Marc A. Thiessen’s Dec. 1 Friday Opinion column, “Ukraine aid’s best-kept secret: Most of the money stays in the U.S.,” pointed to senators and representatives who oppose aid to Ukraine despite the many jobs created by this targeted aid spending in their districts and states — and despite their voters’ needs and preferences.
Ukraine aid and the U.S. interest
As in any geopolitical or local conflict, we need to know which side we are on and support it with the best available options. Military aid improves our options to protect populations under siege and prevent more deaths while buying time until cooler heads prevail. In Ukraine, our security assistance is preventing more deaths in its cities and on its battlefields and preventing Russia from spreading into Europe.
Russia’s war there has created a messy, ill-structured problem with multiple sub-problems and many outcomes that are not easily identifiable or soluble in the short run. Targeted U.S. military aid can and should be supported even if for the selfish reason of additional jobs in our home districts.
George Guess, Potomac
There is another dimension of U.S. military assistance to Ukraine beyond Marc A. Thiessen’s excellent analysis of how U.S. defense contractors and U.S. forces are benefiting from providing military equipment to Ukraine from current inventories.
Just as cooperation between the United States and Israel has provided the U.S. military access to sophisticated Israeli missile technologies and drone capabilities, so, too, is U.S. military support of Ukraine providing similar benefits. U.S. military planners are gaining invaluable, combat-tested insights into Ukrainian military technologies, including naval drones, countermeasures against Russian/Iranian drones, Russian military tactics and strategies for countering Russian electronic warfare.
Although we are expending a portion of our treasure on Ukraine, we are doing so without spilling American or NATO allies’ blood on a battlefield while gaining many significant benefits and insights. U.S. aid to Ukraine is not an expense but a long-term strategic investment.
Len Zuza, Solomons, Md.
Having failed to convince the American people that a blank check to Ukrainian President Volodymyr Zelensky is in their interests, the Ukraine First caucus now claims the aid primarily benefits American workers. Marc A. Thiessen’s op-ed exemplified the pivot.
This is disingenuous and dangerous. The fact that weapons of war are made in America does not justify sending them abroad, and a $100 billion foreign aid package is not pro-worker manufacturing policy. It undermines our national security by exhausting critical resources on a strategic quagmire.
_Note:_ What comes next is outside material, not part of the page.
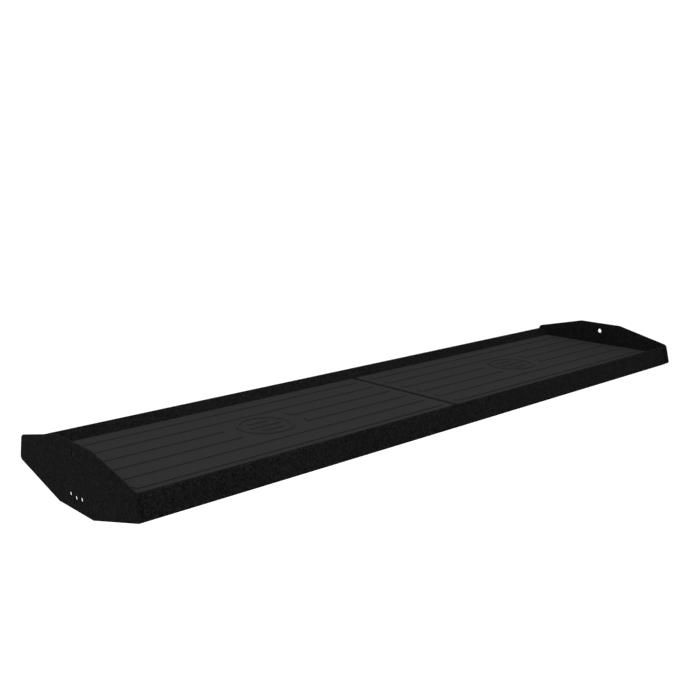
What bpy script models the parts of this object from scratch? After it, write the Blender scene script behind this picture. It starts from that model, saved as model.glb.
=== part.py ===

We support increasing defense spending and building up our defense-industrial base. An expansion of our military manufacturing capacity benefits American workers and bolsters our national security. Washington is more focused on sending our limited military stockpiles to a conflict in Ukraine with no clear path to victory.
The Biden administration’s new message fails to account for grave shortages in our stockpiles. Thanks to nearly two years of mission in Ukraine, the United States is perilously unready for any additional contingency. Anything with a solid rocket motor is in short supply, including the SM-6s that would be needed in the Pacific. The high demand for Stingers, Javelins and Patriot interceptors in Ukraine means we are desperately short of the weapons that would be needed in Taiwan. Replenishing them is going to take years.
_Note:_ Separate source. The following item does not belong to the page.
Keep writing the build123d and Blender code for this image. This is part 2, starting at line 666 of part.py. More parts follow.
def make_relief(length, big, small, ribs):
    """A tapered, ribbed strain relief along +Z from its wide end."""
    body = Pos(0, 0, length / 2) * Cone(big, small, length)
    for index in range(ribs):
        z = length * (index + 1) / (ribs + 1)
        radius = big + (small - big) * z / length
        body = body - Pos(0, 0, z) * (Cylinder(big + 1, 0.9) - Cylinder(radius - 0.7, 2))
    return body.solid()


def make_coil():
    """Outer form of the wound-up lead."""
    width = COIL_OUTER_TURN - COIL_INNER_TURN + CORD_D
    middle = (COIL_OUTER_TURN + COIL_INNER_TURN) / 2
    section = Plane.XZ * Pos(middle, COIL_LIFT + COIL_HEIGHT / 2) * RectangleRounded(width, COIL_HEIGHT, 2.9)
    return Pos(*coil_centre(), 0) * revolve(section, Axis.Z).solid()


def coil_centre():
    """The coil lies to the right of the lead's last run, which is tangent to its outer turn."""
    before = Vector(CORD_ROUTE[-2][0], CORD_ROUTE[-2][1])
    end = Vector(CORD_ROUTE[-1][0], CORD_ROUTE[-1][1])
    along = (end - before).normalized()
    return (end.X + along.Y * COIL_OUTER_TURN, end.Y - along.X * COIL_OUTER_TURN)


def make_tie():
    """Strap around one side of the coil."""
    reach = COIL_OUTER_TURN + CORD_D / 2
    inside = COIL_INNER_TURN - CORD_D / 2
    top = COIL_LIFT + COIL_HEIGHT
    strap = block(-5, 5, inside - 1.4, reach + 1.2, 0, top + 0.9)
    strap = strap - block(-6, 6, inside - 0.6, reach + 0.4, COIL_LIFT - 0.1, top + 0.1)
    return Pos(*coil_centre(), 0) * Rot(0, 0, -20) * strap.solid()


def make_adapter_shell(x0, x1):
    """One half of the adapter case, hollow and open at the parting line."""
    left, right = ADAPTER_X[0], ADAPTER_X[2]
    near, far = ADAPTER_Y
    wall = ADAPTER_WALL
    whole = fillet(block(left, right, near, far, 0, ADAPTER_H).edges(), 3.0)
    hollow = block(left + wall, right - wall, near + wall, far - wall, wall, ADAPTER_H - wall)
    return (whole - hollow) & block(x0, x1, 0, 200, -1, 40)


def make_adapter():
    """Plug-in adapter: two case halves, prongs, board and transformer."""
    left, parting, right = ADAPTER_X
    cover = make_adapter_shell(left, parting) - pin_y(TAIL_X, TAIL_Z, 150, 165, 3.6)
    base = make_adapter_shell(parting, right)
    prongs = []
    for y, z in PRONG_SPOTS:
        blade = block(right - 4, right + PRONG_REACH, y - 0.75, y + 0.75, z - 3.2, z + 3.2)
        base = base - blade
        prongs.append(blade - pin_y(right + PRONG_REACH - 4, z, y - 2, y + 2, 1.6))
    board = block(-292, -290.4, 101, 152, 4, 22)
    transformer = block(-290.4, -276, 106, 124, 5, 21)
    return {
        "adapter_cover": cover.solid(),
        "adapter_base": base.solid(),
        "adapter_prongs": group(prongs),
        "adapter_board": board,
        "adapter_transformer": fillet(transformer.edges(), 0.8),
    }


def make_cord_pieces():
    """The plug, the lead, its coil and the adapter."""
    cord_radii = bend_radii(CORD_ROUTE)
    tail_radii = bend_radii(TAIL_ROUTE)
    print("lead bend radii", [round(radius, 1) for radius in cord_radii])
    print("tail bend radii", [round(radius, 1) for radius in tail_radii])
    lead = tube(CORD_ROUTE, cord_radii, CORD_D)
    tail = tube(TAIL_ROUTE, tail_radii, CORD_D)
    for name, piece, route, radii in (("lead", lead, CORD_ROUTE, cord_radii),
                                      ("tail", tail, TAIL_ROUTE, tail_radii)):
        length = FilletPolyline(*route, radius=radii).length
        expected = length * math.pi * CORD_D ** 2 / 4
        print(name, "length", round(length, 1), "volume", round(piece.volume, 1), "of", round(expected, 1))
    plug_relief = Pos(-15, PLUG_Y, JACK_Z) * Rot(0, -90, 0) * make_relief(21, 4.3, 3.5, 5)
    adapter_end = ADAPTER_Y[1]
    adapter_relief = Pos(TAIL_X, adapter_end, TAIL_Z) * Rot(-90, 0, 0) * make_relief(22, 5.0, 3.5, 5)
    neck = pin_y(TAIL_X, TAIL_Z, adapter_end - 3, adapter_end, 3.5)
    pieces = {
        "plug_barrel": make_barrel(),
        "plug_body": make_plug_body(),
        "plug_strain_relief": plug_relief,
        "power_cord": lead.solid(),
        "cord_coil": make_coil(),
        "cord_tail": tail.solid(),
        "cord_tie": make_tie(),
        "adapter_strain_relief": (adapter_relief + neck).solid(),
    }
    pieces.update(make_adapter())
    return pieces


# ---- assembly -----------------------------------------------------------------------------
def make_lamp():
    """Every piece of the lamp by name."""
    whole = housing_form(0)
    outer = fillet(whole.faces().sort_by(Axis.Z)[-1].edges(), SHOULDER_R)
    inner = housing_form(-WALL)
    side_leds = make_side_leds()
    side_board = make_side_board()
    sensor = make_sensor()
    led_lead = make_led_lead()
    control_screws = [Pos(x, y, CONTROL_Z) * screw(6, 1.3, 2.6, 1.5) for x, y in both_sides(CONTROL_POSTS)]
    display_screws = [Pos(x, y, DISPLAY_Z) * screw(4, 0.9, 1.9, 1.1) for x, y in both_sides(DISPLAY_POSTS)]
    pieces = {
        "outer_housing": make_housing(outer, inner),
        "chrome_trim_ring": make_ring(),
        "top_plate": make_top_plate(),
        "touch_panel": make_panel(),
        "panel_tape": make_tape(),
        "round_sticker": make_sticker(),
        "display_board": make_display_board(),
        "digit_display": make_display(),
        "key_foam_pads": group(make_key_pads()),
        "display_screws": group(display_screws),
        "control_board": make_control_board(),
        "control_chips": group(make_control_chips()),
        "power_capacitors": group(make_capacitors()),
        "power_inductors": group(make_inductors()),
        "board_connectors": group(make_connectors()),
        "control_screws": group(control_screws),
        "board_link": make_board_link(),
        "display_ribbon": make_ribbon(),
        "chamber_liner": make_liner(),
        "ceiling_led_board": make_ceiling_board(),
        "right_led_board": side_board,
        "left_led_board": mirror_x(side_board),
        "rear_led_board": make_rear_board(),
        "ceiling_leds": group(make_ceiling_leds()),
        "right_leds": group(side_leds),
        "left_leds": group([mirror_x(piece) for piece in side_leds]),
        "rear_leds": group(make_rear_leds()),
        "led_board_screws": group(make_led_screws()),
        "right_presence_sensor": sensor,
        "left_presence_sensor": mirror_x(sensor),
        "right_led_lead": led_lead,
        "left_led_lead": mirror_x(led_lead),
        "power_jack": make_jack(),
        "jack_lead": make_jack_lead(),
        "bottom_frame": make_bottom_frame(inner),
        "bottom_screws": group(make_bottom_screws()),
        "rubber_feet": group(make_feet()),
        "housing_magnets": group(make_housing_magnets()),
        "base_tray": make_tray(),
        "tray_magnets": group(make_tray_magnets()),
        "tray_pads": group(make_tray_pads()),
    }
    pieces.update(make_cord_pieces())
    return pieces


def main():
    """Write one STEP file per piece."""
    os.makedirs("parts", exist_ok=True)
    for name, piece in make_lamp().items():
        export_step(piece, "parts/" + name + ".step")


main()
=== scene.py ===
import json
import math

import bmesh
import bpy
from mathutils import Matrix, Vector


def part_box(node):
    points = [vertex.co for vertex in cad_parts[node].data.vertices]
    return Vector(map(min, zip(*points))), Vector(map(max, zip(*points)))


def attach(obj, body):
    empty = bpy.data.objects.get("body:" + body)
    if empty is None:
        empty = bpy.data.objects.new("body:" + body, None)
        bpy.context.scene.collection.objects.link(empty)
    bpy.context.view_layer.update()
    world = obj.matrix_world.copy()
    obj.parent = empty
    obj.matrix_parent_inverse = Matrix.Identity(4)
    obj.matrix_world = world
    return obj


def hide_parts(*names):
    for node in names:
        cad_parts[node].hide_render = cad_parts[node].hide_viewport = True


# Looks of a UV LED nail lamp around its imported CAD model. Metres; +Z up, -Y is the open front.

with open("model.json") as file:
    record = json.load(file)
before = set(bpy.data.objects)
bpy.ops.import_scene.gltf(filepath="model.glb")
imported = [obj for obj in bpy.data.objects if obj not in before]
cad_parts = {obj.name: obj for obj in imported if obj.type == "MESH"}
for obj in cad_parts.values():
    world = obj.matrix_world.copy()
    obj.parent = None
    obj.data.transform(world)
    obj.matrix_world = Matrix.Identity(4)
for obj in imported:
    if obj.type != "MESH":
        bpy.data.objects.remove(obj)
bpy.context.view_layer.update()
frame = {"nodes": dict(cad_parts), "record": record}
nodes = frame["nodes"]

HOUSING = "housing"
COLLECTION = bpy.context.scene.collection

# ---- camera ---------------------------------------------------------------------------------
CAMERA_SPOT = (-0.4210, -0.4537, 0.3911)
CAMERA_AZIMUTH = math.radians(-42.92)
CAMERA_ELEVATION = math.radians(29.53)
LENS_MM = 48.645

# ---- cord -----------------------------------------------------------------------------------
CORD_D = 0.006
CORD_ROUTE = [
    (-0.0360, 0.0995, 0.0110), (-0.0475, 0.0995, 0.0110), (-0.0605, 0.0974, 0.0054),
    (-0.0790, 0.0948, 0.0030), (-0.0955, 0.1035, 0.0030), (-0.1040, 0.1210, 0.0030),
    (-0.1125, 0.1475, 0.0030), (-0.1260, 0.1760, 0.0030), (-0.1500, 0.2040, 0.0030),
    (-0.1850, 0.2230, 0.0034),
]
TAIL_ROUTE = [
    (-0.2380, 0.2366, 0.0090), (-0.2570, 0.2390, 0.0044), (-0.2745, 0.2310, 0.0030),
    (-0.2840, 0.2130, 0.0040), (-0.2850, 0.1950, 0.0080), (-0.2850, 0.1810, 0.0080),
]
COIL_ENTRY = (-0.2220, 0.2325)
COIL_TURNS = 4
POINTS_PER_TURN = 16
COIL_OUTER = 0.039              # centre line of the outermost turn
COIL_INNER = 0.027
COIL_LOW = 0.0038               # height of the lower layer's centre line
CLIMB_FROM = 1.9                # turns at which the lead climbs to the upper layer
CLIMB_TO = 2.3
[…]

New aid packages don’t add to those stockpiles. Instead, they grant President Biden authority to continue sending weapons to Ukraine faster than we can produce them. That might make sense if prolonging the war in Ukraine were America’s top priority.
If we are expected to oblige every request for weapons “Made in the U.S.A.,” there would be no conflict from which we abstain. Why not send weapons to Myanmar and take a side in the Ethiopian civil war? Using Mr. Thiessen’s tortured logic, this makes great sense as long as the weapons are made in America.
War is not a business venture, and the United States is more than just an economy. We are a nation with discrete geopolitical objectives and security priorities.
Ukraine aid proponents have failed to secure victory or end the conflict. This failure has come at great cost to U.S. taxpayers and to the Ukrainian people. Mr. Zelensky’s senior officials admit the war has reached an intractable stalemate and that hundreds of billions in foreign aid has fueled rampant corruption. The failure machine must be stopped.
Polling from Morning Consult showed that only 41 percent of Americans support further aid for Ukraine. The Biden administration is fully aware of this. Politico reported in October that congressional Republicans and the White House fine-tuned their talking points for a conservative audience. They missed the mark.
Political spin cannot obscure that Americans no longer support aid for Ukraine. Neither should the Senate.
J.D. Vance, Washington
Tommy Tuberville, Washington
The writers, both Republican, represent, respectively, Ohio and Alabama in the U.S. Senate.